Legwinski exclusive

Monday 21 October 2002

Proving that he doesn't need Zidane, Henry and Wiltord around him to be able to score against top-class opposition, Steve Marlet scored a third poacher's goal in a week, this time against Manchester United, to add to the two he got for France last Saturday.

A superlative cross from Brevett, a dummy from Sava, and there was Marlet, leaving full-back Sylvestre helpless at the far-post, to slot the ball home and send the Fulham fans into ecstasies.

Manchester United went home grateful for their point and reliant on the referee's leniency after being outplayed for much of the game by a resurgent Fulham team.

There were many candidates for the man-of-the match award; Steve Finnan was the official recipient, but Zat Knight at the back or the midfield pairing of Sean Davis and Sylvain Legwinski, who played their more illustrious opponents off the park, were also in with a good shout. Legwinski, speaking after the game, described how the Whites had approached the match.

"It was a very tough game," he said, "We tried to push up against them, and tried to stop them playing in the way they are capable of - we tried to stop them passing. I thought we succeeded very well in the first half although it was more difficult after the break. But I think we can be very satisfied with our performance overall."

Ryan Giggs was Fulham's nemesis last year, and it was an unfamiliar looking Whites formation that lined up against the Reds. Instead of the usual diamond formation, Fulham reverted to a more traditional midfield with Davis and Legwinski in the middle, and Steve Finnan, making his return from injury, pushed up into the right midfield berth to counter the runs of Giggs.

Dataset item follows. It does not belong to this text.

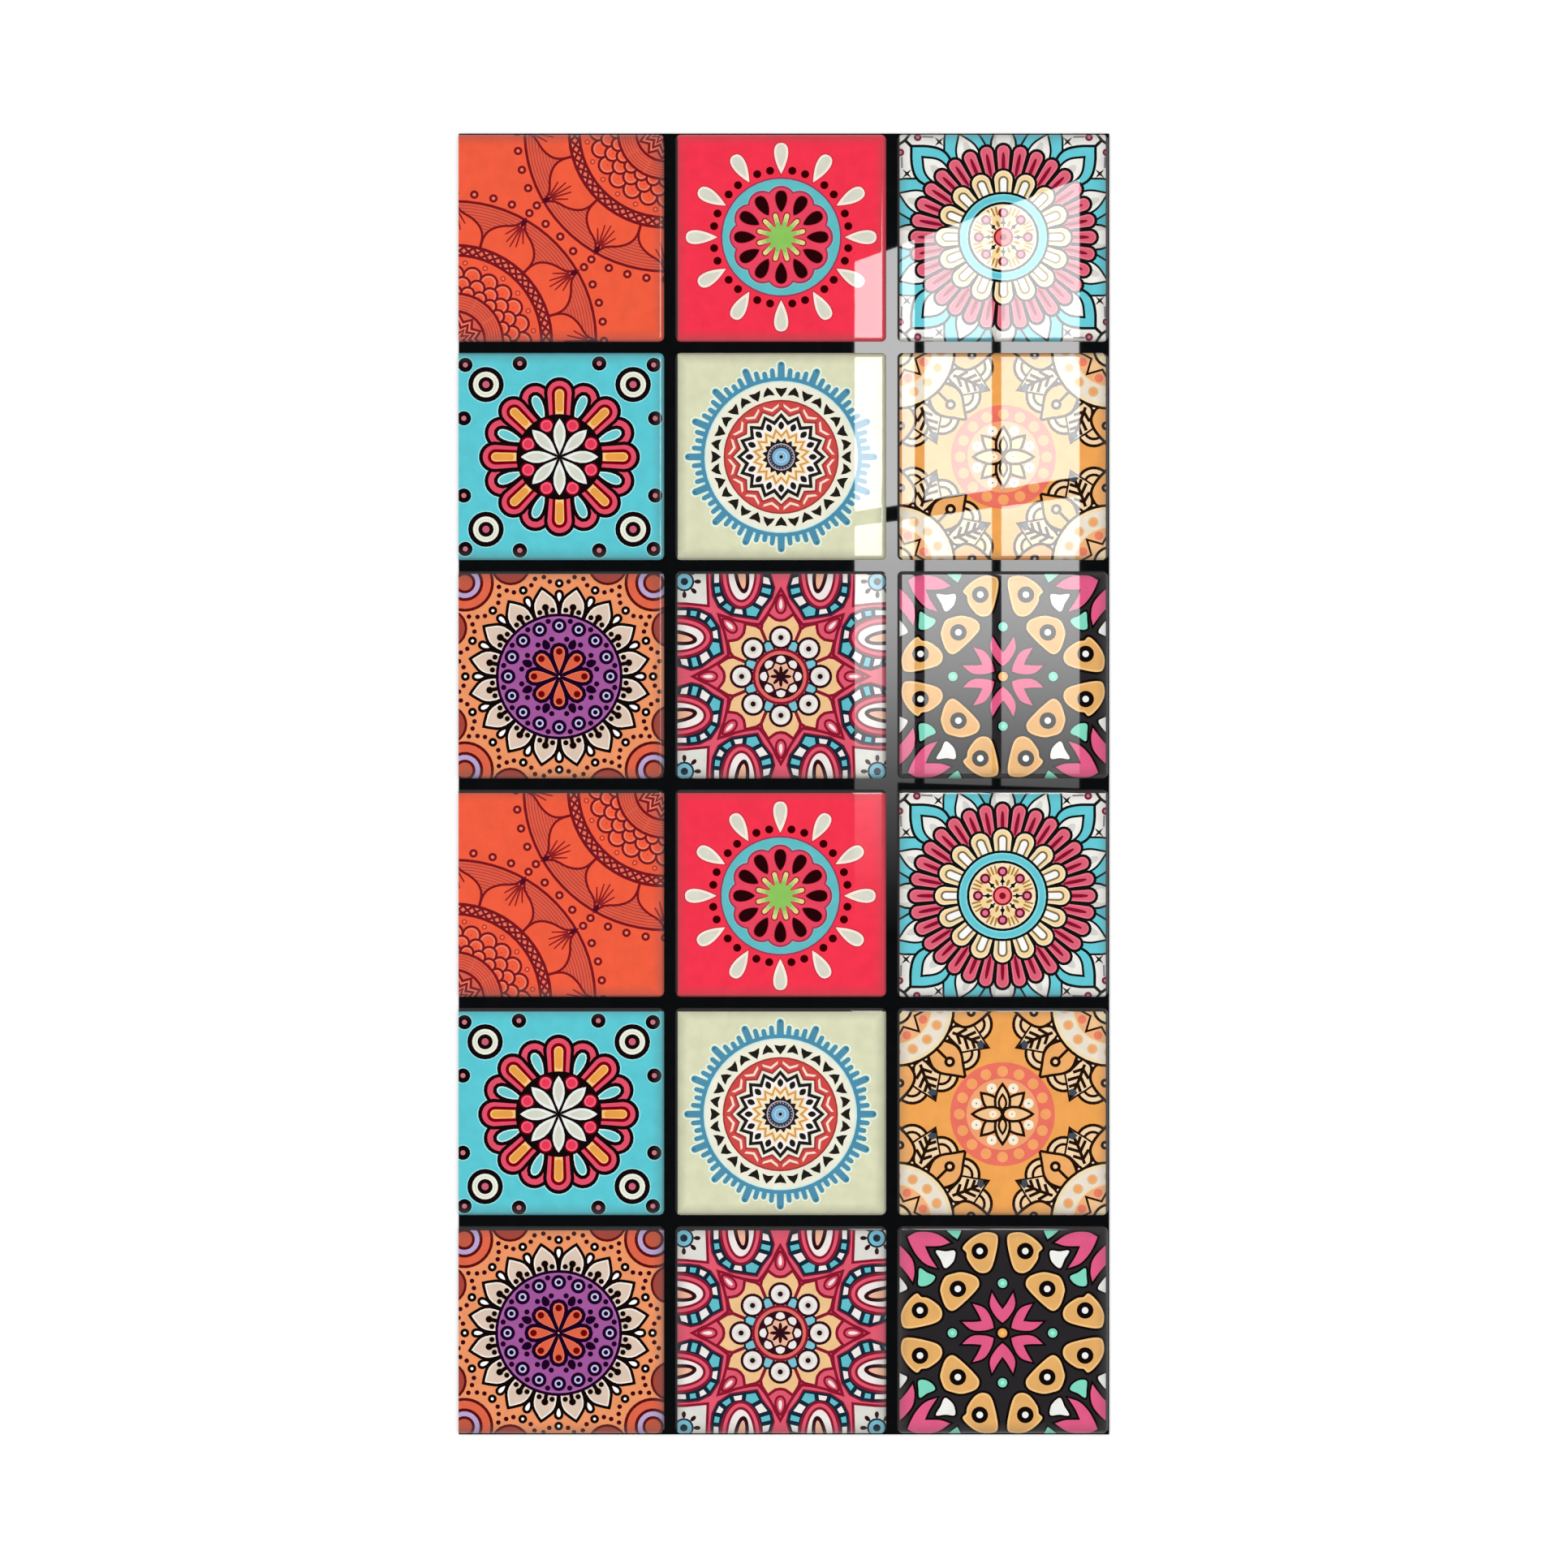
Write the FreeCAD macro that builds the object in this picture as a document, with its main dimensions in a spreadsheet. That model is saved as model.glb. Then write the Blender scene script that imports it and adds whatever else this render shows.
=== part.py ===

It worked brilliantly, and it wasn't until Sir Alex Ferguson took off Phil Neville and allowed Giggs to run free down the middle that United started to show more of their usual attacking prowess.

"It was because we were up against players like Giggs and Scholes that we altered our system a little bit today to try and be more compact in the midfield," said Legwinski, "And it worked well I think.



"We played very high up the pitch and stopped them playing their football - that was our objective. It was nice to take the lead, and it was a shame that we made the mistake that let them back into it; but we are still learning how to play at this sort of level, and when you're up against a team like Manchester you have to learn very quickly, and one of the things you can't do is make mistakes like that in front of goal.

"It's always the same problem against a team like that; you think you're in control, and suddenly they've scored - out of nothing! It was exactly the same last year - you have to always keep your concentration.

"When you're winning you always try to keep the ball for the maximum time possible. We tried very hard to win that game and perhaps we didn't have all the luck we could have."

In stark contrast to the match against Charlton where the Whites struggled to put their game together but came away with the three points, luck was undoubtedly with the Reds on this occasion. Solskjaer clearly pushed Ouaddou out of the way to give himself the room to score his goal, Sava almost had the shirt pulled off his back as he missed the second of his three good chances, and Blanc should have been sent off for his last-man foul on Marlet.

And of course the referee let Barthez get away with as blatant a bit of cheating as you're ever likely to see, and that ultimately saved the game for the Reds. Unbelievably, Malbranque was forced to wait one minute and forty seconds before he was allowed to take his penalty - the cynical side of Manchester United's play has turned up trumps for them once again.

Legwinski was remarkably sanguine about the incident.

"This is someone who has played many international and European games showing his experience," he said, "When you take a penalty you already have a lot of pressure on your shoulders because everybody expects you to score, so someone like Barthez will do anything he can to add to that pressure.

"He will always do whatever he can, but it's part of the game and you have to learn how to deal with this sort of pressure. Unfortunately Steed missed this penalty, but not everybody is prepared to take them, and he has scored many good penalties already this season, so it's not a problem."

Before the game most Fulham fans would have settled for a point, and although they subsequently came away disappointed that they didn't win the game, they can be proud of their team's gutsy performance. It was further evidence that the Whites are indeed establishing themselves as a thoroughbred Premiership side this season. A good result against West Ham on Wednesday and Fulham will be right back challenging at the top of the table - heady days indeed!